Capit Gunting merupakan nama bangunan rumah khas Sunda. Bentuk bangunan ini sering digunakan pada zaman dahulu. Terkadang sampai saat ini pun sering digunakan.

Dalam kebudayaan Sunda, nama bentuk atap rumah disebut sebagai susuhunan. Dalam kebudayaan Sunda lama, Capit Gunting merupakan salah satu nama susuhunan atau bentuk atap di masyarakat Sunda pada zaman dahulu. Atau dalam bahasa lainnya, istilah untuk nama susuhunan ini disebut Undagi. Undagi itu sendiri adalah tata arsitektur.

Capit Gunting tersusun dari dua kata, yaitu Capit dan Gunting. Dalam konteks dan arti dalam bahasa Sunda, Capit berarti asal mengambil dengan ujung barang yang sama-sama dijepitkan. Sedangkan gunting sendiri dalam basa Sunda juga berarti peralatan semacam pisau untuk memotong kain atau bisa dispesifikasikan sebagai pisau yang menyilang.

Di kenyataannya, bentuk Capit Gunting adalah ujung atapnya memakai kayu atau bamboo yang dibuat bercagak atau bercabang seperti gunting yang hendak menjepit. Seperti makna dari nama Capit Gunting itu pula, maka bentuknya adalah seperti gunting yang sedang terbuka.


Tari Jaipong

 Tarian Tradisional Jawa Barat (Tari Jaipong)


Asal usul tari Jaipong, yaitu terinspirasi dari Tari Ketuk Tilu yang memiliki kombinasi dengan jenis-jenis tarian lainnya yang bersifat lincah dan enerjik. 

Tari Jaipong ini dihasilkan melalui kreativitas dua seniman yang bernama H. Suwanda dan Gugum Gumbira yang berasal dari Jawa Barat di tahun 1970-an. Kedua seniman tersebut melakukan kolaborasi dalam menciptakan iringan musik dan gerakan tari Jaipong.

Di akhir tahun 1970-an, tari Jaipong semakin berkembang hingga tersebar ke daerah Jawa Barat hampir keseluruhan.
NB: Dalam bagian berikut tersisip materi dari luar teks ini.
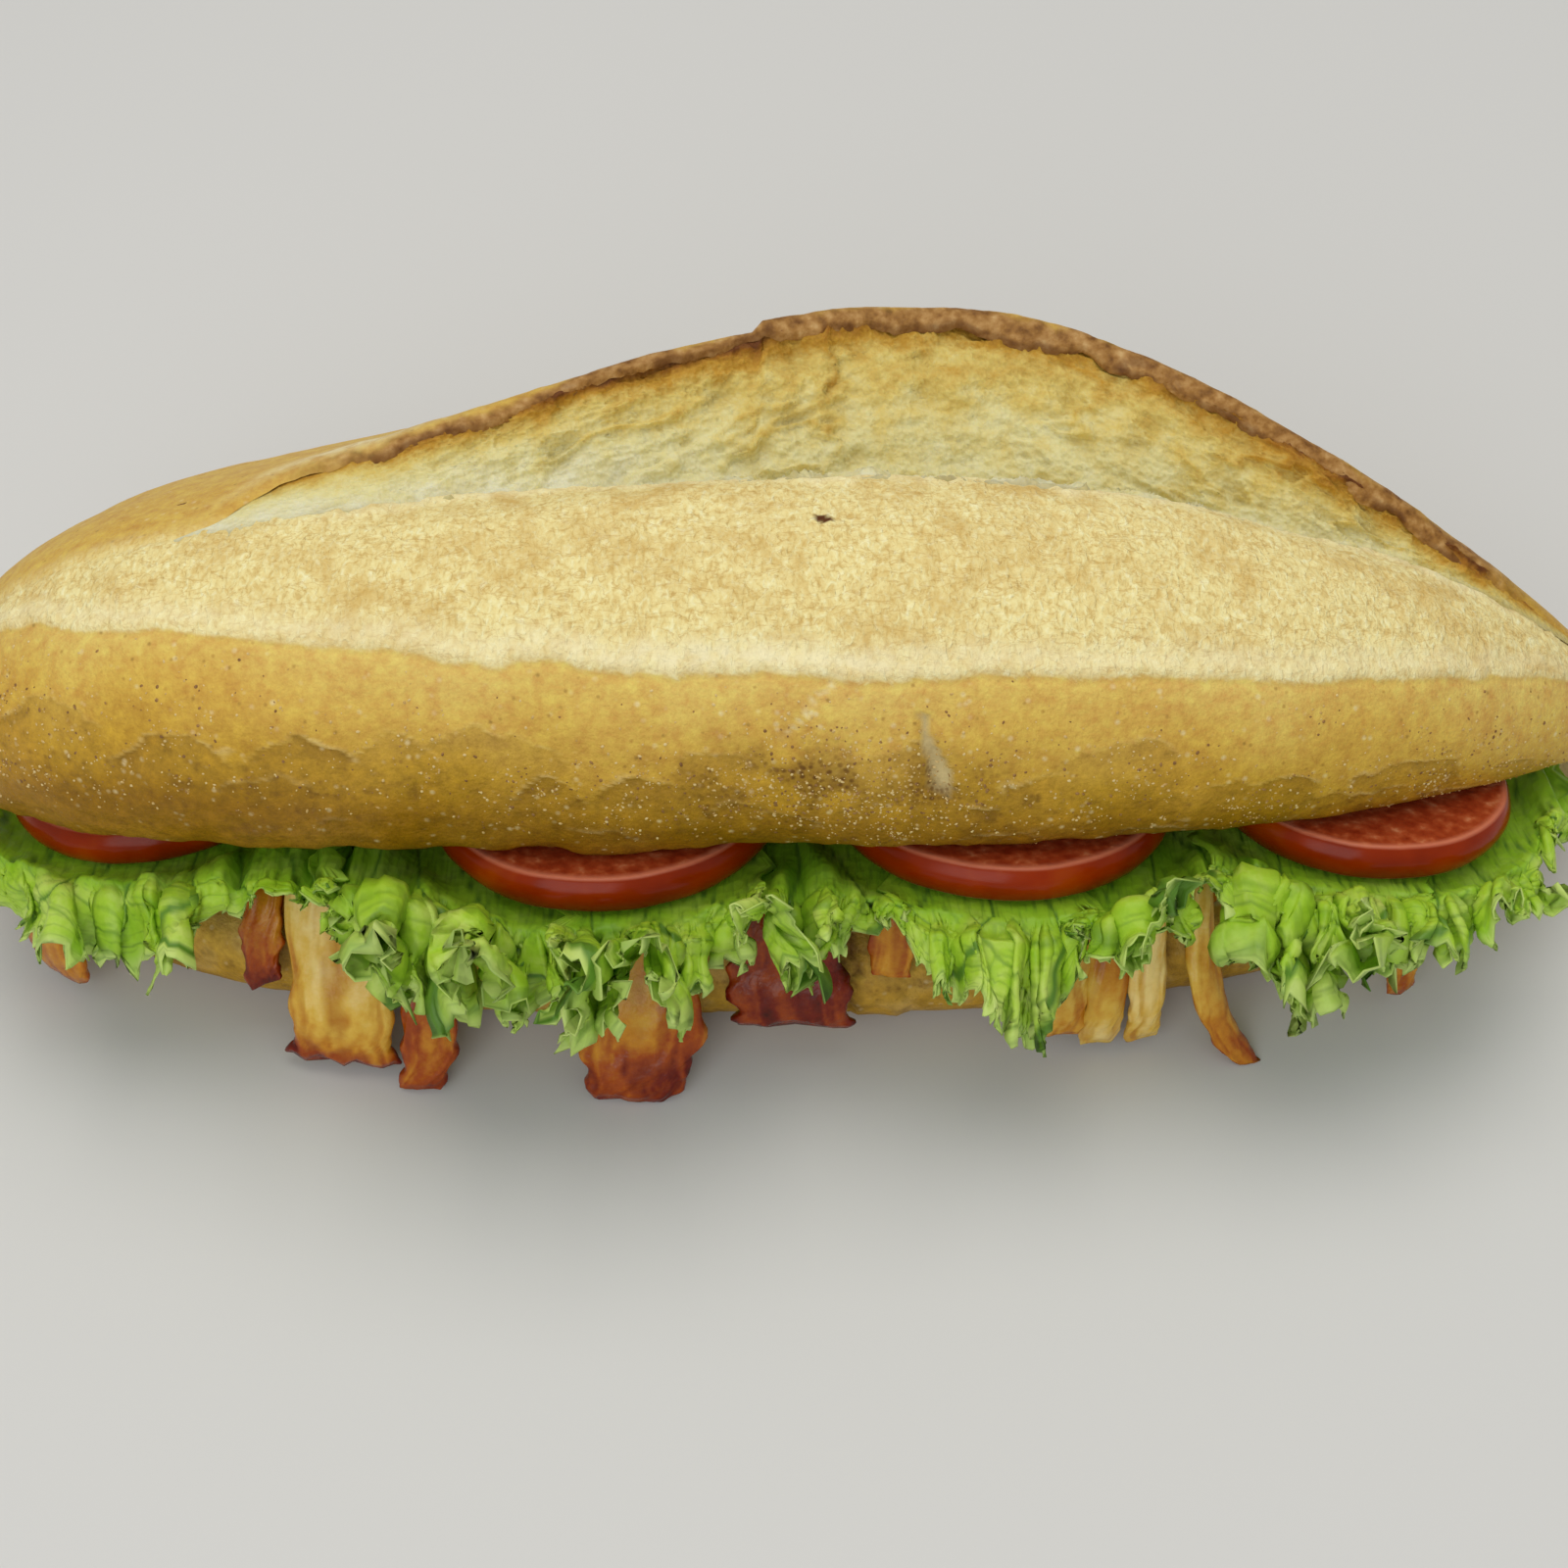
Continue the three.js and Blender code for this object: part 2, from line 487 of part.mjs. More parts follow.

Perkembangan tari Jaipong, mulai dari properti penari hingga pementasan di semua kalangan masyarakat.

Asal usul tari Jaipong untuk gerakannya sendiri merupakan gabungan dari beberapa jenis tarian, yakni Tari Wayang Golek, Tari Ronggeng, dan Tari Pencak silat yang menghasilkan gerakan unik dan menarik

Uniknya lagi, tari Jaipong namanya terinspirasi dari bunyi gendang yang terdengar seperti suara “blaktipong” dan dijadikan istilah Jaipong oleh Gugum Gumbira. Terdapat empat gerakan dalam tari Jaipong yang terdiri atas Bukaan, Pencungan, Ngala, dan Mincit.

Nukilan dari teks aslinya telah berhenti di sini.